Ryland Steen of Reel Big Fish - "As long as I've been playing drums I've loved Stewart's drumming. My dad turned me on to The Police when I was 12. I listened to 'Synchronicity' until the cassette tape wore out. Hearing Stewart's drum parts was always inspiring. But when I got my hands on the video 'Outlandos to Synchroncities, The History Of The Police Live', my Stewart obsession went to a whole new level. It's one thing to hear Stewart and quite another to see him play those drums. He shows no mercy. I know I wouldn't be playing drums the way I do if it wasn't for Stewart Copeland. To this day whenever I listen to The Police I'm reminded that as drummers we should always strive for creativity and intensity on our instrument. Thanks Stewart."

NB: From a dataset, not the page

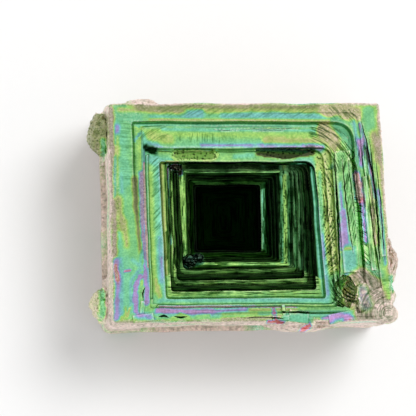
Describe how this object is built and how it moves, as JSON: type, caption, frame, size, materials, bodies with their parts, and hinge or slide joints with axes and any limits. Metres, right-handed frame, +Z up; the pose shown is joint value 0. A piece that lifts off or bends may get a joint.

Billy Atwell Composer/Producer/Multi-Instrumentalist - "Any drummer anywhere in the '80s had to have been influenced by Copeland, especially a teen drummer like myself in his formative years. The Police were simply one of the freshest and most inventive bands out there, so Copeland's thrust just became part of the equation. Breaking it down though, I believe Stewart single-handedly hipped me to polyrhythms and a quest for textures on a more global scale. His going-way-out-on-a-leash exploration of a three pulse over four was illusive. My ear for approaching things more like an ethnomusicologist has a direct (and grateful) correlation to the multicultural elements of The Police's sound. The reggae thing, bits of gamelan influence ('Masoko Tanga', 'Voices Inside My Head') and India (Andy Summer's 'Behind My Camel', for instance). And if the outro on 'I Burn For You' isn't some sort of voodoo-laden trance extract from the Folkways Archive I don't know what is. With all due respect, Copeland was like the 'anti-Gadd'. There was nothing subtle about his time. If anything, it was all over the place, but with a middle-finger, force of nature resignation. I mean they did start out as a "punk" band. Stewart charged out of the gate much as he did during his polo matches and left you underfoot should you be foolish enough to stand there idly. He wouldn't have lasted a second on an L.A. session date back then, but who cared about that crap anyway?"